I would like to elaborate @Olafants answer a bit.
Question 1: gehören + direction (not necessarily accusative)
The construction in question is not necessarily gehören + accusative, but gehören + direction. In your sentence, the accusative is governed by the preposition an, not by gehören. The direction could as well be given by an adverb instead:
Auf und Abs gehören dorthin, nicht hierher.
Gehören + direction is an idiomatic phrase with several meanings and no complete equivalent in English. This insight is crucial here because in your example, two slightly different meanings are made use of:
- Auf und Abs gehören an die Börse states that ups and downs should happen on (and be limited to) the stock exchange. The DWDS gives this meaning as subitem of § 3 only by an example:
⟨jmd. gehört ins Bett⟩ jmd. müsste eigentlich ins Bett.
- [Auf und Abs gehören] nicht in den Kopf, however, matches the negation of the parent item in the DWDS, 'to be in the right place, to fit'. Thus it translates to 'to be out of place, to misfit'. The negation is actually so common that the Duden manages to give only negated examples for this meaning (§ 3) besides the variant mentioned above:
- das Fahrrad gehört nicht in die Wohnung
- das gehört nicht hierher
On the whole, I would translate your example sentence as:
Ups and downs are supposed to happen on the stock exchange, not in the head.
Question 2: Die Auf und Abs (shouldn't it be Auf-und-Abs?)
First of all: yes, it's plural, and seeing that it is a fixed phrase, the plural -s must also modify Auf, otherwise it would read *das Auf und die Abs. This aspect seems quite strange to me.
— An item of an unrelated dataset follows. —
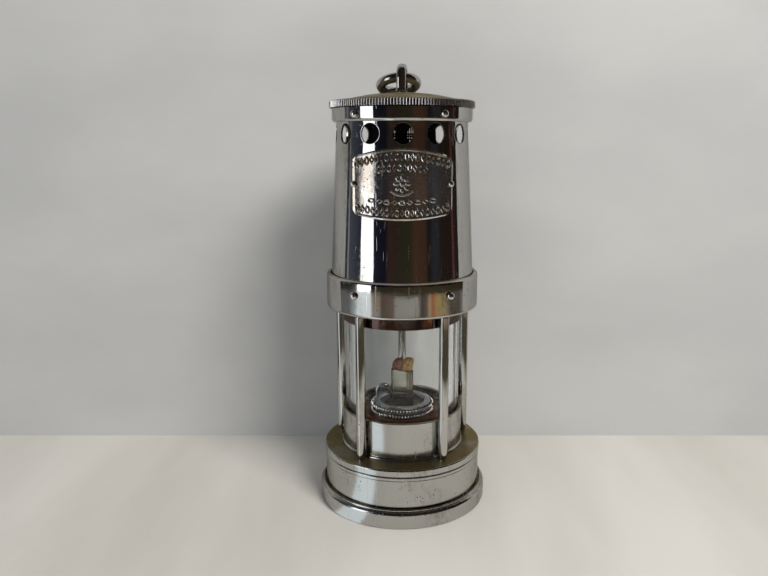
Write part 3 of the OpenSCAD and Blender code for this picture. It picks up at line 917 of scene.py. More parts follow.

I found very little resources on the orthographical and grammatical properties of pluralized phrases that consist out of multiple nominalized adverbs. The Duden even introduces its online article on that topic with Doch müssen bei solch einem Hin und Her nicht Bindestriche her? without ever picking up that question again. Apparently, the Duden-Grammatik doesn't concern itself with the plural of multi-part nominalized phrases either. While das Auf und Ab is not hyphenated for some reason, to me it seems necessary to do so if the composition is pluralized as a whole:
die Auf-und-Abs
vs.
?die Aufs und Abs
The latter parallels ups and downs in English, but virtually never occurs in German.